Benedict XVI's trip to Great Britain this week was already shaping up as a controversial showdown between a tradition-bound pope and a secularized British society, but inflammatory remarks by a German cardinal who was to have accompanied Benedict have upped the tensions even before the trip starts.
Cardinal Walter Kasper, a well-known and popular churchman who recently retired as head of the Vatican department in charge of relations with other churches, was quoted by a German magazine saying Britain is a "Third World country" marked by "a new and aggressive atheism."
The Vatican immediately announced that Kasper, 77, was suffering from gout and would not be accompanying the pope on the four-day trip, set to start Thursday.

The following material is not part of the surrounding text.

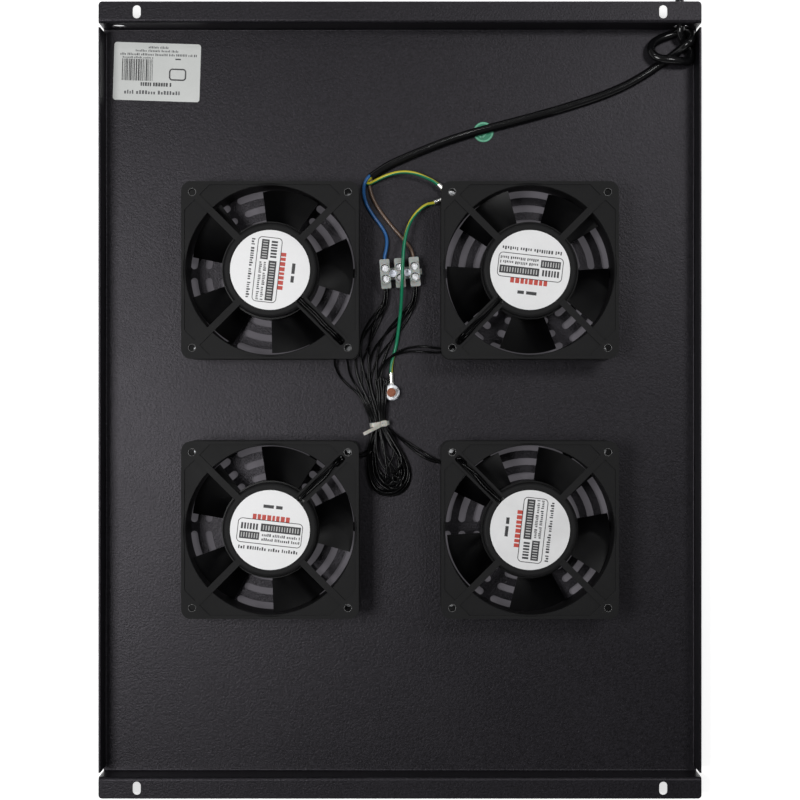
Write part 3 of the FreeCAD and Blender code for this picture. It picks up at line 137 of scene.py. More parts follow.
def route_line(points, step):
    """Evenly spaced line along the spline of these control points in millimetres."""
    return evenly(spline_line(np.array(points) * MM), step)


def carried_frames(line):
    """Two directions square to the line at each point, carried along it without turning about it.

    Each step reflects the last pair in the plane halfway to the next point and then in the plane
    that brings the reflected tangent onto the next one (the double reflection method).
    """
    tangent = np.gradient(line, axis=0)
    tangent /= np.linalg.norm(tangent, axis=1)[:, None]
    start = np.cross(tangent[0], [0.0, 0.0, 1.0])
    if np.linalg.norm(start) < 0.1:
        start = np.cross(tangent[0], [0.0, 1.0, 0.0])
    normals = [start / np.linalg.norm(start)]
    for a, b, here, there in zip(line[:-1], line[1:], tangent[:-1], tangent[1:]):
        across = b - a
        reflected = normals[-1] - 2 * across * (across @ normals[-1]) / (across @ across)
        turned = here - 2 * across * (across @ here) / (across @ across)
        rest = there - turned
        size = rest @ rest
        if size > 1e-18:
            reflected = reflected - 2 * rest * (rest @ reflected) / size
        normals.append(reflected / np.linalg.norm(reflected))
    normals = np.array(normals)
    return normals, np.cross(tangent, normals)


def tube(line, radius, sides):
    """Round tube: a circle of the radius square to the line at each of its points, its ends flat.

    Vertex (i, k) is line[i] + radius (cos(2 pi k / sides) normal + sin(2 pi k / sides) binormal).
    """
    normal, binormal = carried_frames(line)
    angle = 2 * np.pi * np.arange(sides)[None, :, None] / sides
    ring = np.cos(angle) * normal[:, None, :] + np.sin(angle) * binormal[:, None, :]
    return loft(line[:, None, :] + radius * ring, unit=1)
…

Kasper told the magazine Focus that "when you land at Heathrow you think at times you have landed in a Third World country." The Vatican said the cardinal had not intended "any kind of slight" and said he was referring to the U.K.'s multicultural society, according to the BBC
Kasper's critique of Britain's "aggressive atheism" was apparently not welcome, though it seems less arguable. Indeed, the cardinal's comment emerged as The Guardian, a national daily, printed a letter
from more than 50 prominent Britons saying the first-ever official state visit by a pope should not take place because of Benedict's record on child abuse, birth control, rights for homosexuals and abortion.
Even among the country's minority Catholic community, the reception for Benedict has been cool.